***** GIVEN INFORMATION

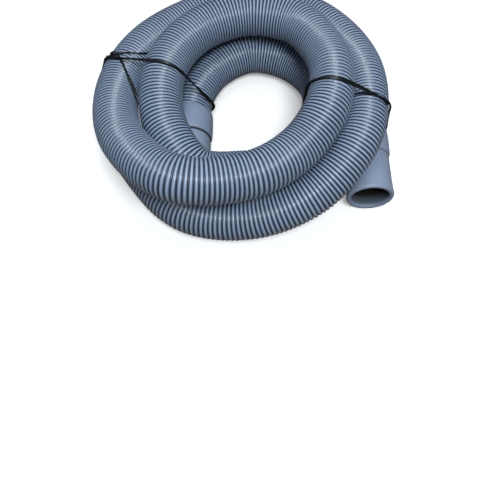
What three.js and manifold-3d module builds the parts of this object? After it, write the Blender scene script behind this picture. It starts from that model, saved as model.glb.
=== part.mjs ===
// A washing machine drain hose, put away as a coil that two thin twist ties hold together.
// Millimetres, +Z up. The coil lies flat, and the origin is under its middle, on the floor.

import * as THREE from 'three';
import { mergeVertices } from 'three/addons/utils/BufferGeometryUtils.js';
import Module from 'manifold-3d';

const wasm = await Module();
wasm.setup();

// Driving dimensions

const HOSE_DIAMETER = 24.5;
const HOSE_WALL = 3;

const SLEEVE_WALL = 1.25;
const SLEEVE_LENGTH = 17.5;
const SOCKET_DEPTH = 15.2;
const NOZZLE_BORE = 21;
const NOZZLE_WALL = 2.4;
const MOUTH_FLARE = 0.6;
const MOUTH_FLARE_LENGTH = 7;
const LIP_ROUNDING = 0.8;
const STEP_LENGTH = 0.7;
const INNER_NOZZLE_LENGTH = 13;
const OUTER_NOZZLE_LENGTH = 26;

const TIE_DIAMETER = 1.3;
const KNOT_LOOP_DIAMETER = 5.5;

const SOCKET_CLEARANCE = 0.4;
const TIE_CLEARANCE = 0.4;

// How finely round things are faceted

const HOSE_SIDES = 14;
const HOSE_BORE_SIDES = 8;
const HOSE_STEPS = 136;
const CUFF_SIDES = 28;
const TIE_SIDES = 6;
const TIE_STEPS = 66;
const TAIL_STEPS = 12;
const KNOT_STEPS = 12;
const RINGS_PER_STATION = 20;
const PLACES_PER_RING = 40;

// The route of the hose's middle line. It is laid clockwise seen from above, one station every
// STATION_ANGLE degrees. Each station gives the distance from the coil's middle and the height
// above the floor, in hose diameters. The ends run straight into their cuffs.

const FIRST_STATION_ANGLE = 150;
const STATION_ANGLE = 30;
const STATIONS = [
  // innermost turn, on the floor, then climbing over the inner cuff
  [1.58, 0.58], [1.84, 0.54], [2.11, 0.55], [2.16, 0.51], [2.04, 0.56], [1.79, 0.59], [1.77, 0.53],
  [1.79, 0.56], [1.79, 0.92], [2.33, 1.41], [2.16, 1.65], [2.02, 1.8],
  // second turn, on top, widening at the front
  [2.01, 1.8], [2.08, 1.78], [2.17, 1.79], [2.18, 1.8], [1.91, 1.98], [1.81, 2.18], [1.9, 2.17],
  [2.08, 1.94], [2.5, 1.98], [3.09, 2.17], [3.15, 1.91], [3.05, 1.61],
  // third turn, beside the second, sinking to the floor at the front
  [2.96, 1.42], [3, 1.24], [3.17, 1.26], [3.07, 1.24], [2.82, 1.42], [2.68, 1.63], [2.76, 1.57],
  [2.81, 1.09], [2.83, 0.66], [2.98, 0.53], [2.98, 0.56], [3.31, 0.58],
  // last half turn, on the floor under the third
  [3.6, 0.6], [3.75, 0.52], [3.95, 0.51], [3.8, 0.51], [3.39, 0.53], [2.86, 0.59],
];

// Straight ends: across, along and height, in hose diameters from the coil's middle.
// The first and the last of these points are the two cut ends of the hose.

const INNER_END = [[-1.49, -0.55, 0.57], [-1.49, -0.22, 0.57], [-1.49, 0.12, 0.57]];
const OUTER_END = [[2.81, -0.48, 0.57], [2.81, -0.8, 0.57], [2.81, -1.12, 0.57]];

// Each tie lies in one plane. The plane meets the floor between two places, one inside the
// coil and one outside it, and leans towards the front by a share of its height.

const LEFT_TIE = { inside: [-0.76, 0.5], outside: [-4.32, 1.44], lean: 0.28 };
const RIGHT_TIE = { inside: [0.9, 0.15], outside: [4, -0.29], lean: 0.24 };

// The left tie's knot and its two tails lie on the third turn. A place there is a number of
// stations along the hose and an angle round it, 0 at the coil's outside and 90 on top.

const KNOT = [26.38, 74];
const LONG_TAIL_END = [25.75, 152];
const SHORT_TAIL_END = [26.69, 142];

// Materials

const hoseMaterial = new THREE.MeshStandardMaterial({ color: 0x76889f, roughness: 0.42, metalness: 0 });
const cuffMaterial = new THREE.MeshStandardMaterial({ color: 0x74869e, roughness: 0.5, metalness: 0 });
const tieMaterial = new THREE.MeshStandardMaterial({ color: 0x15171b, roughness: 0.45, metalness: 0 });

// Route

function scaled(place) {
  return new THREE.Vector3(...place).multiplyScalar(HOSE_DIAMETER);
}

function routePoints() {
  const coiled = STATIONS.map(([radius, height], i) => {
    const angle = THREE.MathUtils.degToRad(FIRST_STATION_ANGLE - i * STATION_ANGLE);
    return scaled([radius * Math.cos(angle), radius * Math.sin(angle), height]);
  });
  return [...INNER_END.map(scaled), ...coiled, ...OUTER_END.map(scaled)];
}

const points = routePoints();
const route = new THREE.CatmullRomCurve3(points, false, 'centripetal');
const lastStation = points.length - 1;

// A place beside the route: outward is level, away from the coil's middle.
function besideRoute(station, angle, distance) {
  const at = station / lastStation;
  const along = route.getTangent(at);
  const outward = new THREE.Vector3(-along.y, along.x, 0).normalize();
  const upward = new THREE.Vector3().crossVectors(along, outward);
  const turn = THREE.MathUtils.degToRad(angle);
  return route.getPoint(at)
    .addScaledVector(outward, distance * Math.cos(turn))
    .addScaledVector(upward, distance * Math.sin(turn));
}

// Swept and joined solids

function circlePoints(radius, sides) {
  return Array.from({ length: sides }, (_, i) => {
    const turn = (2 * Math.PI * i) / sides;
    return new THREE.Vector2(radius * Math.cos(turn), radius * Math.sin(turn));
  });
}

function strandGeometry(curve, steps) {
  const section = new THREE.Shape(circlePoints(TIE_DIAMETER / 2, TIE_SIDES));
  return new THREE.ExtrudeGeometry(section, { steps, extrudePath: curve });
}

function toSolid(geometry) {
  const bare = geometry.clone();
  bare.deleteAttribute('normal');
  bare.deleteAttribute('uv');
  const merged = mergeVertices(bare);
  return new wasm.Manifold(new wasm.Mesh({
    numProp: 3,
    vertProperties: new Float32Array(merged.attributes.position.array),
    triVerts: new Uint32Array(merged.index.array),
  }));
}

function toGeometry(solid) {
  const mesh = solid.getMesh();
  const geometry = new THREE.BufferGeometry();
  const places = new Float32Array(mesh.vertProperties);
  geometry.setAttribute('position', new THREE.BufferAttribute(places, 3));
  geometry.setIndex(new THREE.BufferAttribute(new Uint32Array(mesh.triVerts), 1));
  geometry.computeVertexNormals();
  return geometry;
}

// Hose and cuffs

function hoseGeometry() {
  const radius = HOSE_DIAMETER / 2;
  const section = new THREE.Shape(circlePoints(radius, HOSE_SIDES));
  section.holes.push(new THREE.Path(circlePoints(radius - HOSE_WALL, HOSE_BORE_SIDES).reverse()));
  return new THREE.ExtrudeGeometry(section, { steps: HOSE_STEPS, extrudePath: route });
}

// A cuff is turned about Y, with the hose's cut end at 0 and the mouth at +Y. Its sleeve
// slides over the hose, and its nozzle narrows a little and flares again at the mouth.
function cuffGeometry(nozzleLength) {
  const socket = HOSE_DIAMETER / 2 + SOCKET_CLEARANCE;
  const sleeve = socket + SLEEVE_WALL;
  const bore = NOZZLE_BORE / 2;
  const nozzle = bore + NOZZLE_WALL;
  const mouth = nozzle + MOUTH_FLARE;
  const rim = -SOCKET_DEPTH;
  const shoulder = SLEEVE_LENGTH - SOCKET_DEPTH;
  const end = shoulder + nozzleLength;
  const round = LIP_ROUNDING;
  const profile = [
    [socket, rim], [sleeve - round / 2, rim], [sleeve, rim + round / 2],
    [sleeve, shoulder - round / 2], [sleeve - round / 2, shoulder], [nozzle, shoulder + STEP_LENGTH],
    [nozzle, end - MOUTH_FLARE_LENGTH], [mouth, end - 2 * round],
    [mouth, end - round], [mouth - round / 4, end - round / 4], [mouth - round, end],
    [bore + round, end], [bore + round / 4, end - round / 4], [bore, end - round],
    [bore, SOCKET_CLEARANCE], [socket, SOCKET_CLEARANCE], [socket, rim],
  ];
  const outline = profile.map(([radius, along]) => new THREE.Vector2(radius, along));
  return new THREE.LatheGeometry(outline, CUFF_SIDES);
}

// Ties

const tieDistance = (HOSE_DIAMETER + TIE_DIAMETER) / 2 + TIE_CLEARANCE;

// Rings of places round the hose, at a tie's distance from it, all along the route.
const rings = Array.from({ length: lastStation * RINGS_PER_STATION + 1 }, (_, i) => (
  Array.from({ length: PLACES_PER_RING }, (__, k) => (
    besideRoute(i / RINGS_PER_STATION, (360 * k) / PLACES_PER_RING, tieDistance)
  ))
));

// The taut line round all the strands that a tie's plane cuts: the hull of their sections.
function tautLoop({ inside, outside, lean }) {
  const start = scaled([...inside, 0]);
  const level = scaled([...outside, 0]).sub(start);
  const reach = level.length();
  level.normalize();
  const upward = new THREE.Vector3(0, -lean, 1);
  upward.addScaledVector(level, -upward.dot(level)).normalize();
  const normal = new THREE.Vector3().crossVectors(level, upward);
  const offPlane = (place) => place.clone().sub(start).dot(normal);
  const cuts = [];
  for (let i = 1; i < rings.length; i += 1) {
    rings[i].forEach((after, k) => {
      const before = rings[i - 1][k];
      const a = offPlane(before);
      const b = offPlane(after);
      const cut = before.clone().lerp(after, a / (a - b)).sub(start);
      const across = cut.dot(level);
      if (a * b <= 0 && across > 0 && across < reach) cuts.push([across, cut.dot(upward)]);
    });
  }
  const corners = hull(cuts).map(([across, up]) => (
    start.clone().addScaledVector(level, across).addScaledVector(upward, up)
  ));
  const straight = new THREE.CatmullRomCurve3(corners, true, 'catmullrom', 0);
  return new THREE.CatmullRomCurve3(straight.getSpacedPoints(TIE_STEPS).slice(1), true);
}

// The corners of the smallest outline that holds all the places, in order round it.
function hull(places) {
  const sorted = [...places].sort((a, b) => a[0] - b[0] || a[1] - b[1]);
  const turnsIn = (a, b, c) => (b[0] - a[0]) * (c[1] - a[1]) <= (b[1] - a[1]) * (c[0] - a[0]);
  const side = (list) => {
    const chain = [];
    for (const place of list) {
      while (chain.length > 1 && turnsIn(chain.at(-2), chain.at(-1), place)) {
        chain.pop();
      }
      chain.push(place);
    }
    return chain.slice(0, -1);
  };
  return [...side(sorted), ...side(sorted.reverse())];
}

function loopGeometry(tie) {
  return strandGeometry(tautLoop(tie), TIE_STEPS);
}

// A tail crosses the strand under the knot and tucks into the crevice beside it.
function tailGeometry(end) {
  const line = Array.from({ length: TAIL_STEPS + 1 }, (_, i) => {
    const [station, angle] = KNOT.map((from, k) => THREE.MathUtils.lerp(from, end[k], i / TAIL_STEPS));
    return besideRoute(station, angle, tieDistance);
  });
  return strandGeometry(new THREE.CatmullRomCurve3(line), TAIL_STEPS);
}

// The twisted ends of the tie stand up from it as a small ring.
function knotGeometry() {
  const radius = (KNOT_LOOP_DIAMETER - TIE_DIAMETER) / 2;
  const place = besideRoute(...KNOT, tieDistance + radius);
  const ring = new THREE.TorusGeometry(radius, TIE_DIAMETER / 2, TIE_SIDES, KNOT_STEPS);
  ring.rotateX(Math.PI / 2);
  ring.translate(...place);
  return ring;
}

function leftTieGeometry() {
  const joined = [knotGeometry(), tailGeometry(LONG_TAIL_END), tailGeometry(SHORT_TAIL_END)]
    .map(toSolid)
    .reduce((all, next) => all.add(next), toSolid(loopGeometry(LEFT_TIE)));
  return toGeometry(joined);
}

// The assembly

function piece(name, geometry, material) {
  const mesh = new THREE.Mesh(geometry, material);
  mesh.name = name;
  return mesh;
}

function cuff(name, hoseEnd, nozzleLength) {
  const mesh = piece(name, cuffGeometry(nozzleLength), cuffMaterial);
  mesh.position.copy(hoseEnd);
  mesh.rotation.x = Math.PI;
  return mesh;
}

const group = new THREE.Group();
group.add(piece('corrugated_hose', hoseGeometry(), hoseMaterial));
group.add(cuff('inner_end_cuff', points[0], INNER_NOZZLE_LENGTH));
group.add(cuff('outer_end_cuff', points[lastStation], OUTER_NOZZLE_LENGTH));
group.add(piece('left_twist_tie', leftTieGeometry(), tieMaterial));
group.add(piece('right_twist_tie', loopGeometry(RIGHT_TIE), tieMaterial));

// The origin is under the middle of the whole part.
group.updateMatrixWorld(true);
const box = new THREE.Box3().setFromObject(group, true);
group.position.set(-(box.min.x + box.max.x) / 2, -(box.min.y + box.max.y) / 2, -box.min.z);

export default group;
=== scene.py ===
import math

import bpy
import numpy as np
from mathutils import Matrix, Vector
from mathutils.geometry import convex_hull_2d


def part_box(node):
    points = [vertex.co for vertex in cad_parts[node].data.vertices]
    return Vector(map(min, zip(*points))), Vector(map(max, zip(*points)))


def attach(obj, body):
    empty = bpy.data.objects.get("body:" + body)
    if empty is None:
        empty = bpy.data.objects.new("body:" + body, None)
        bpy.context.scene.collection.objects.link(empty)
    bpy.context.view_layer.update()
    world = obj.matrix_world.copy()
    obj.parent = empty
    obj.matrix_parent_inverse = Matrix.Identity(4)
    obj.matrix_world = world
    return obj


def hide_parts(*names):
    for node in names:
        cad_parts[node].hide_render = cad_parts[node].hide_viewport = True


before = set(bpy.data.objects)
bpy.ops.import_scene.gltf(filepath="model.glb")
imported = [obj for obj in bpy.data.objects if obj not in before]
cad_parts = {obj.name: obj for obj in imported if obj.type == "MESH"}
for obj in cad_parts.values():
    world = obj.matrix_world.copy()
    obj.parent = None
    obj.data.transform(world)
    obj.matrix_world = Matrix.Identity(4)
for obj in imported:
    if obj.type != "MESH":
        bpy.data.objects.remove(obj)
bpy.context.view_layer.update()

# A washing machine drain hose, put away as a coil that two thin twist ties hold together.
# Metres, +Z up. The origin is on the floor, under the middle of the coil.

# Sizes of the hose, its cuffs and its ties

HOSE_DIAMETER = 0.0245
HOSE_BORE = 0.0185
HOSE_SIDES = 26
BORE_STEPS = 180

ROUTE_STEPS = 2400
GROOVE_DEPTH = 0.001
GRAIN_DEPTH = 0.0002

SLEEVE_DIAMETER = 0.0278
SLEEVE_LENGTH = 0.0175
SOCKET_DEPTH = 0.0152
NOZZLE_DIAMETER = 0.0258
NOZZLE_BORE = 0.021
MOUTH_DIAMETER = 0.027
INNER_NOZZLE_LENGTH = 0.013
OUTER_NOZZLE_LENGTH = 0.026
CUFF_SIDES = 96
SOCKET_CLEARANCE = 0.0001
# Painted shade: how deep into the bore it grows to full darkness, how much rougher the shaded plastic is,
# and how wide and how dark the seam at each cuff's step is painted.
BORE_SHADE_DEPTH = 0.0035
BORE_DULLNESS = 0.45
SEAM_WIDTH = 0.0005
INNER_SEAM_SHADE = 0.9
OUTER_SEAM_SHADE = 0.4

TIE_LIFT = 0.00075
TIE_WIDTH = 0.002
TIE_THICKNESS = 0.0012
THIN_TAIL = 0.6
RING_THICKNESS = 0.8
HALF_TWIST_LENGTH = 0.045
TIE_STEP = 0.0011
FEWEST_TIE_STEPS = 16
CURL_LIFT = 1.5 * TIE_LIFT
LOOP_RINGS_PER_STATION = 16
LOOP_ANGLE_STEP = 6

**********

Give again, word for word, the lines of the listing, starting at its first line and ending with the line containing "into their cuffs.".

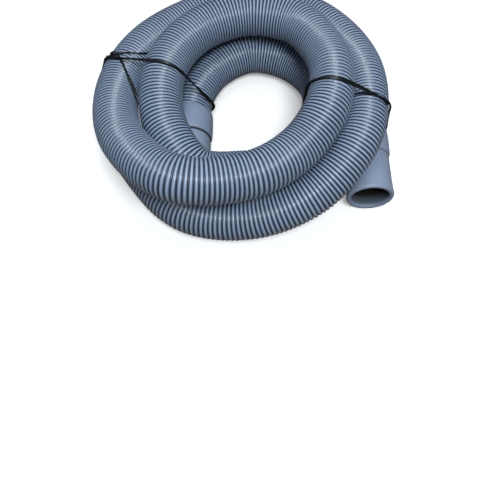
What three.js and manifold-3d module builds the parts of this object? After it, write the Blender scene script behind this picture. It starts from that model, saved as model.glb.
=== part.mjs ===
// A washing machine drain hose, put away as a coil that two thin twist ties hold together.
// Millimetres, +Z up. The coil lies flat, and the origin is under its middle, on the floor.

import * as THREE from 'three';
import { mergeVertices } from 'three/addons/utils/BufferGeometryUtils.js';
import Module from 'manifold-3d';

const wasm = await Module();
wasm.setup();

// Driving dimensions

const HOSE_DIAMETER = 24.5;
const HOSE_WALL = 3;

const SLEEVE_WALL = 1.25;
const SLEEVE_LENGTH = 17.5;
const SOCKET_DEPTH = 15.2;
const NOZZLE_BORE = 21;
const NOZZLE_WALL = 2.4;
const MOUTH_FLARE = 0.6;
const MOUTH_FLARE_LENGTH = 7;
const LIP_ROUNDING = 0.8;
const STEP_LENGTH = 0.7;
const INNER_NOZZLE_LENGTH = 13;
const OUTER_NOZZLE_LENGTH = 26;

const TIE_DIAMETER = 1.3;
const KNOT_LOOP_DIAMETER = 5.5;

const SOCKET_CLEARANCE = 0.4;
const TIE_CLEARANCE = 0.4;

// How finely round things are faceted

const HOSE_SIDES = 14;
const HOSE_BORE_SIDES = 8;
const HOSE_STEPS = 136;
const CUFF_SIDES = 28;
const TIE_SIDES = 6;
const TIE_STEPS = 66;
const TAIL_STEPS = 12;
const KNOT_STEPS = 12;
const RINGS_PER_STATION = 20;
const PLACES_PER_RING = 40;

// The route of the hose's middle line. It is laid clockwise seen from above, one station every
// STATION_ANGLE degrees. Each station gives the distance from the coil's middle and the height
// above the floor, in hose diameters. The ends run straight into their cuffs.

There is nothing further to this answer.